Task input:
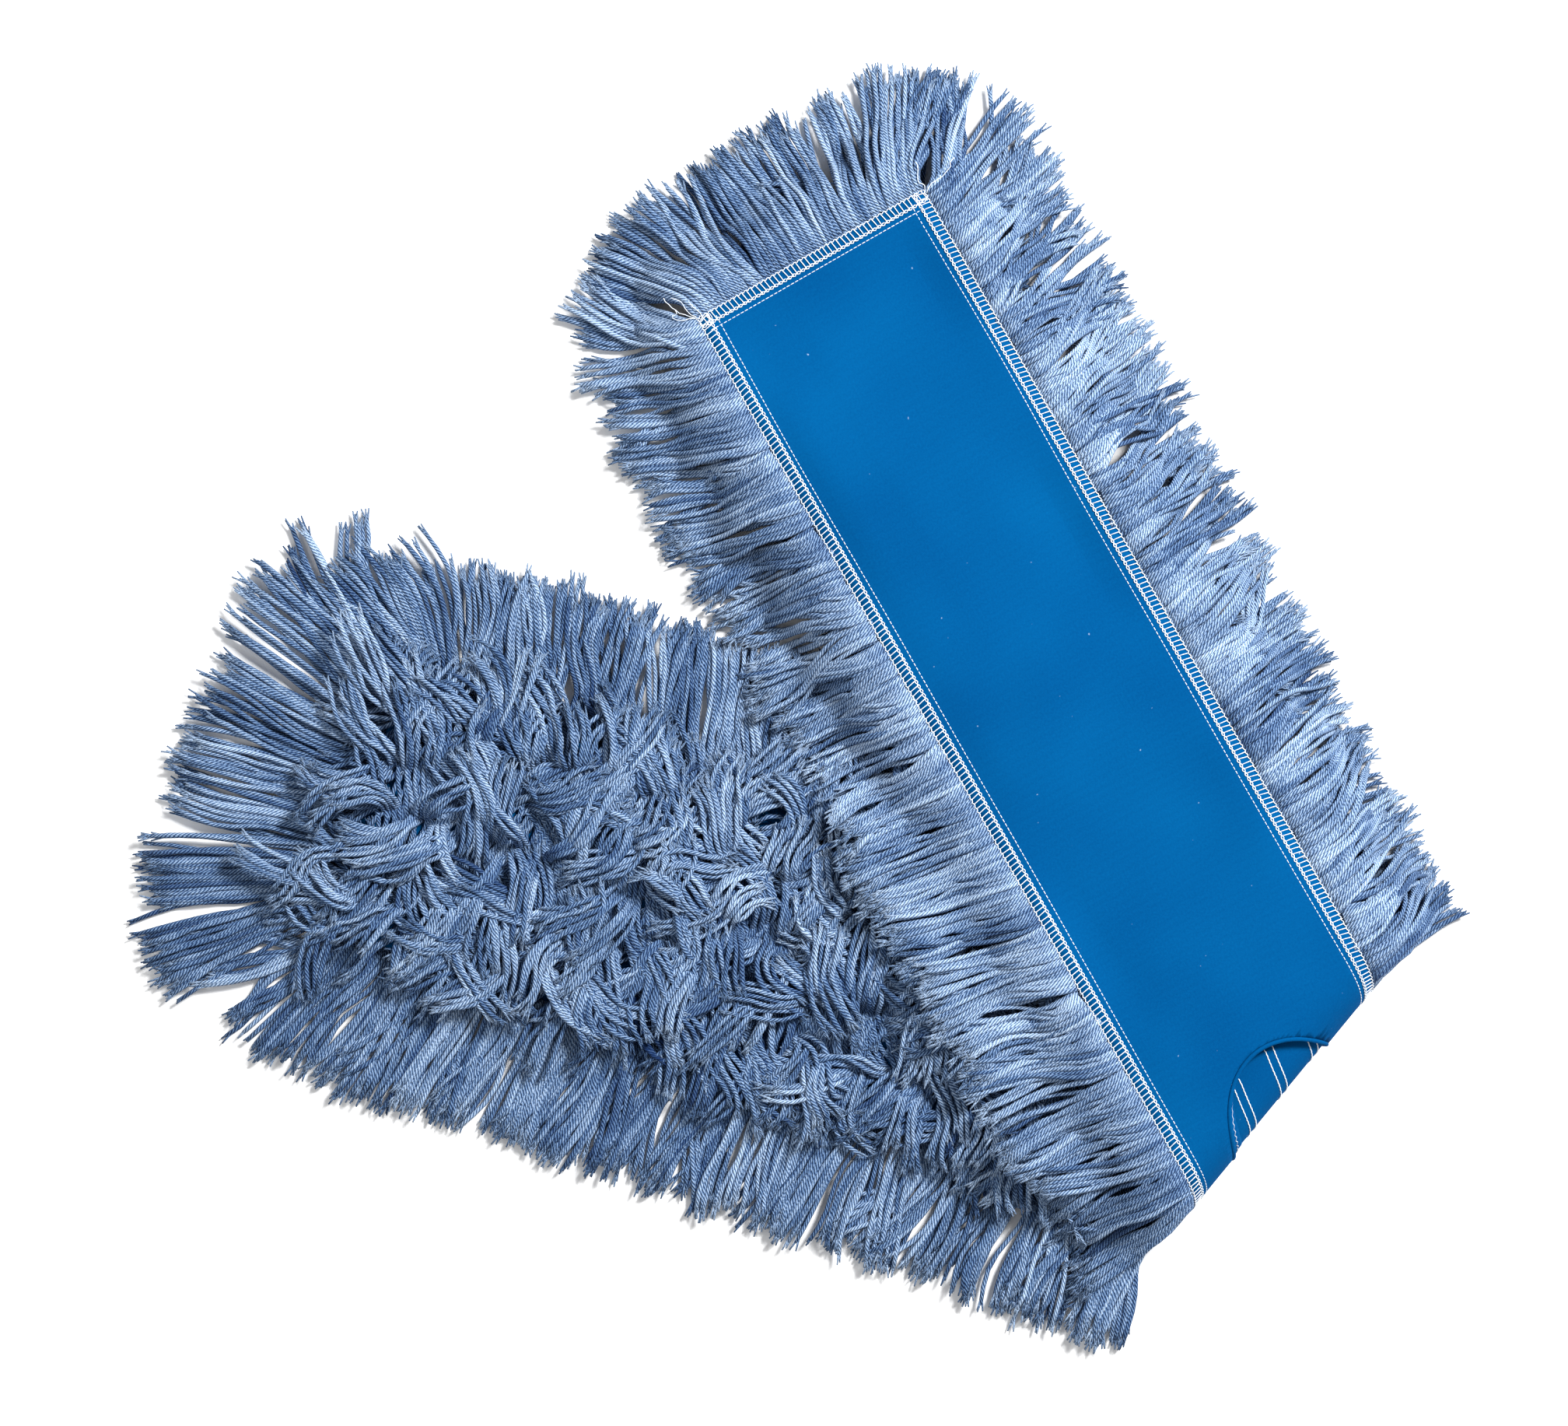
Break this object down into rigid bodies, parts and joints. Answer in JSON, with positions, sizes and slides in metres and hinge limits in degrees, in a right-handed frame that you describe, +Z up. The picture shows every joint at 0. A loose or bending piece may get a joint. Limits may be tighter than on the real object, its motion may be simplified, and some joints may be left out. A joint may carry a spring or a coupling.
{
  "type": "string dust mop head",
  "caption": "Flat cut-end yarn dust mop head with a blue twill frame pocket, folded across its middle so that its yarn side shows beside its pocket side.",
  "frame": {"origin": "on the floor under the middle of the folded head's bounding box", "axes": "+Z up; the open lower half runs along -X from the fold, the upper half runs 138 degrees round from +X"},
  "size_m": [0.6112, 0.6071, 0.044],
  "materials": {
    "blue_twill": "fine matt cotton twill, mid blue",
    "blue_yarn": "twisted slate blue cut-end yarn, heathered",
    "white_thread": "white spun sewing thread"
  },
  "bodies": {
    "lower_half": {"pocket_cloth_lower": "blue_twill", "base_cloth_lower": "blue_twill", "slot_hem_lower": "blue_twill", "slot_zigzag_lower": "white_thread", "overlock_left_lower": "white_thread", "overlock_right_lower": "white_thread", "overlock_end_lower": "white_thread", "topstitch_left_lower": "white_thread", "topstitch_right_lower": "white_thread", "topstitch_end_lower": "white_thread", "row_stitches_lower": "white_thread", "fringe_left_lower": "blue_yarn", "fringe_right_lower": "blue_yarn", "fringe_end_lower": "blue_yarn", "tuft_row_1_lower": "blue_yarn", "tuft_row_2_lower": "blue_yarn", "tuft_row_3_lower": "blue_yarn", "tuft_row_4_lower": "blue_yarn", "tuft_row_5_lower": "blue_yarn"},
    "upper_half": {"pocket_cloth_upper": "blue_twill", "base_cloth_upper": "blue_twill", "slot_hem_upper": "blue_twill", "slot_zigzag_upper": "white_thread", "overlock_left_upper": "white_thread", "overlock_right_upper": "white_thread", "overlock_end_upper": "white_thread", "topstitch_left_upper": "white_thread", "topstitch_right_upper": "white_thread", "topstitch_end_upper": "white_thread", "row_stitches_upper": "white_thread", "fringe_left_upper": "blue_yarn", "fringe_right_upper": "blue_yarn", "fringe_end_upper": "blue_yarn", "tuft_row_1_upper": "blue_yarn", "tuft_row_2_upper": "blue_yarn", "tuft_row_3_upper": "blue_yarn", "tuft_row_4_upper": "blue_yarn", "tuft_row_5_upper": "blue_yarn"}
  },
  "joints": [
    {"name": "centre_fold", "type": "hinge", "parent": "lower_half", "child": "upper_half", "pos_m": [0.25295, -0.15799, 0.0225], "axis": [0.3584, 0.9336, 0], "range_deg": [0, 179]}
  ]
}
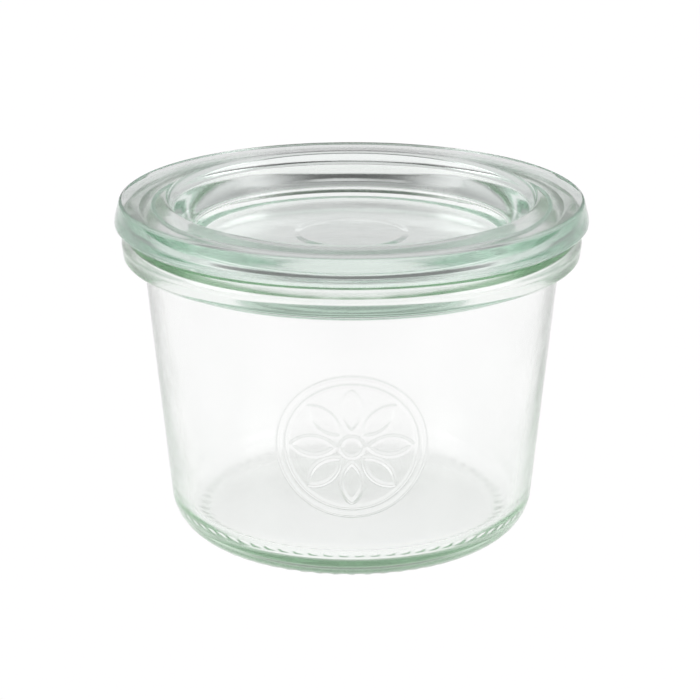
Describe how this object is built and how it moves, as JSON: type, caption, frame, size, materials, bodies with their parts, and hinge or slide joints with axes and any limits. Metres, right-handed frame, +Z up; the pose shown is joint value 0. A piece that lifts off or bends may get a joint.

Job:
Give all the entries again exactly; leave none out.

The answer:
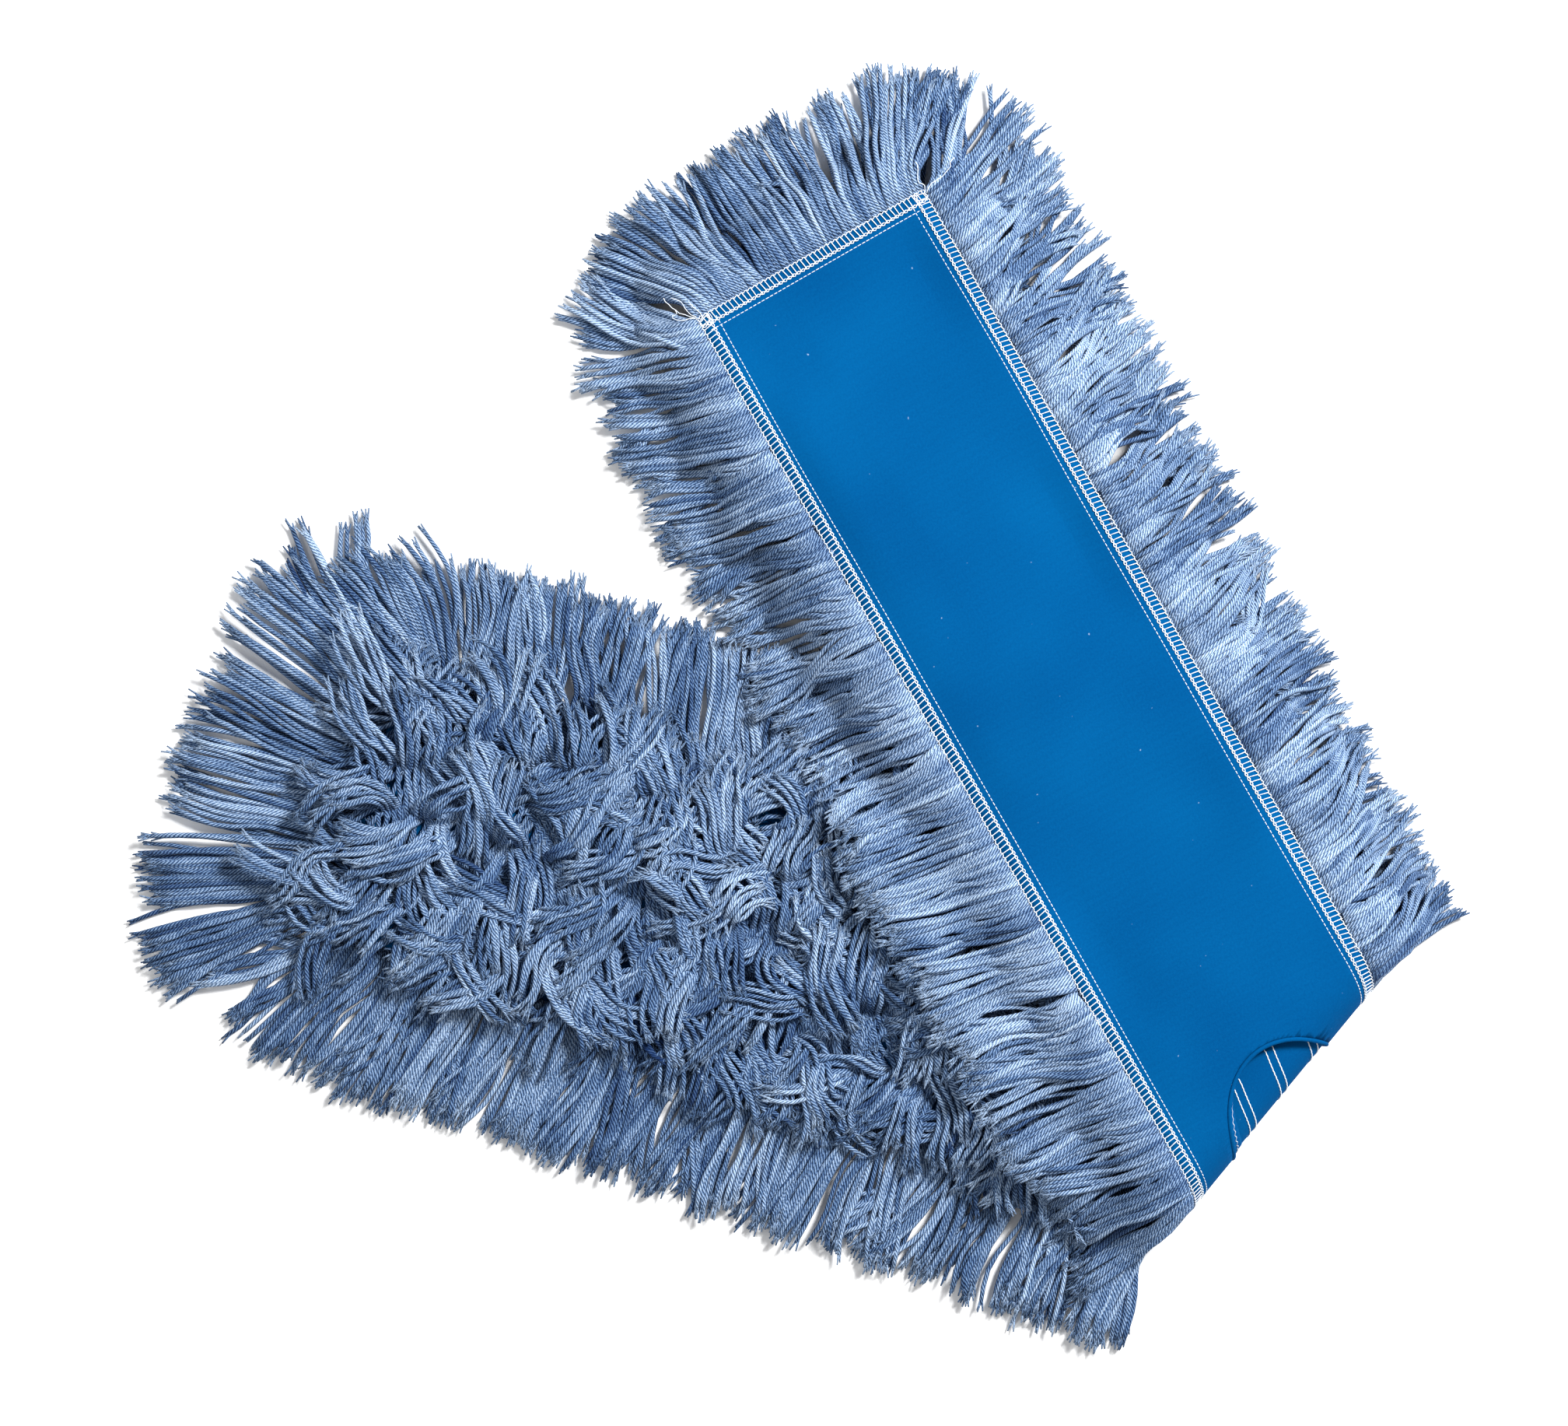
Break this object down into rigid bodies, parts and joints. Answer in JSON, with positions, sizes and slides in metres and hinge limits in degrees, in a right-handed frame that you describe, +Z up. The picture shows every joint at 0. A loose or bending piece may get a joint. Limits may be tighter than on the real object, its motion may be simplified, and some joints may be left out. A joint may carry a spring or a coupling.
{
  "type": "string dust mop head",
  "caption": "Flat cut-end yarn dust mop head with a blue twill frame pocket, folded across its middle so that its yarn side shows beside its pocket side.",
  "frame": {"origin": "on the floor under the middle of the folded head's bounding box", "axes": "+Z up; the open lower half runs along -X from the fold, the upper half runs 138 degrees round from +X"},
  "size_m": [0.6112, 0.6071, 0.044],
  "materials": {
    "blue_twill": "fine matt cotton twill, mid blue",
    "blue_yarn": "twisted slate blue cut-end yarn, heathered",
    "white_thread": "white spun sewing thread"
  },
  "bodies": {
    "lower_half": {"pocket_cloth_lower": "blue_twill", "base_cloth_lower": "blue_twill", "slot_hem_lower": "blue_twill", "slot_zigzag_lower": "white_thread", "overlock_left_lower": "white_thread", "overlock_right_lower": "white_thread", "overlock_end_lower": "white_thread", "topstitch_left_lower": "white_thread", "topstitch_right_lower": "white_thread", "topstitch_end_lower": "white_thread", "row_stitches_lower": "white_thread", "fringe_left_lower": "blue_yarn", "fringe_right_lower": "blue_yarn", "fringe_end_lower": "blue_yarn", "tuft_row_1_lower": "blue_yarn", "tuft_row_2_lower": "blue_yarn", "tuft_row_3_lower": "blue_yarn", "tuft_row_4_lower": "blue_yarn", "tuft_row_5_lower": "blue_yarn"},
    "upper_half": {"pocket_cloth_upper": "blue_twill", "base_cloth_upper": "blue_twill", "slot_hem_upper": "blue_twill", "slot_zigzag_upper": "white_thread", "overlock_left_upper": "white_thread", "overlock_right_upper": "white_thread", "overlock_end_upper": "white_thread", "topstitch_left_upper": "white_thread", "topstitch_right_upper": "white_thread", "topstitch_end_upper": "white_thread", "row_stitches_upper": "white_thread", "fringe_left_upper": "blue_yarn", "fringe_right_upper": "blue_yarn", "fringe_end_upper": "blue_yarn", "tuft_row_1_upper": "blue_yarn", "tuft_row_2_upper": "blue_yarn", "tuft_row_3_upper": "blue_yarn", "tuft_row_4_upper": "blue_yarn", "tuft_row_5_upper": "blue_yarn"}
  },
  "joints": [
    {"name": "centre_fold", "type": "hinge", "parent": "lower_half", "child": "upper_half", "pos_m": [0.25295, -0.15799, 0.0225], "axis": [0.3584, 0.9336, 0], "range_deg": [0, 179]}
  ]
}
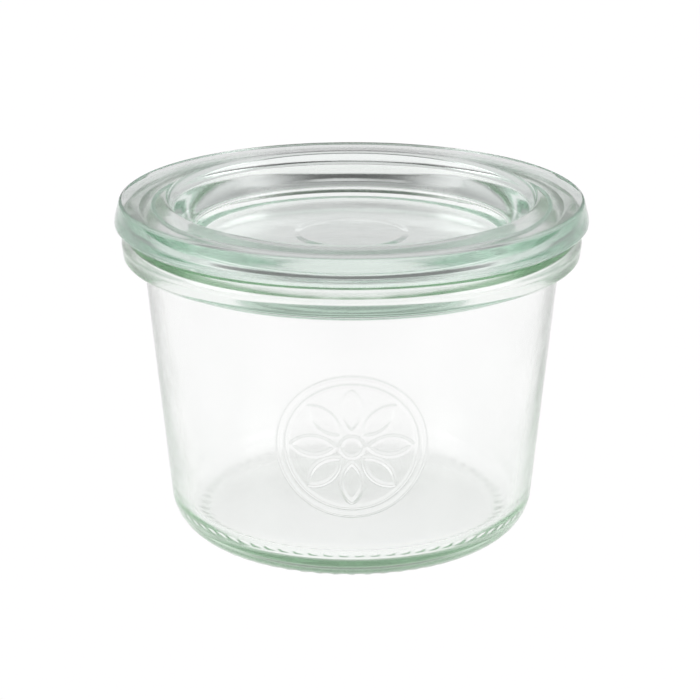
Describe how this object is built and how it moves, as JSON: type, caption, frame, size, materials, bodies with their parts, and hinge or slide joints with axes and any limits. Metres, right-handed frame, +Z up; the pose shown is joint value 0. A piece that lifts off or bends may get a joint.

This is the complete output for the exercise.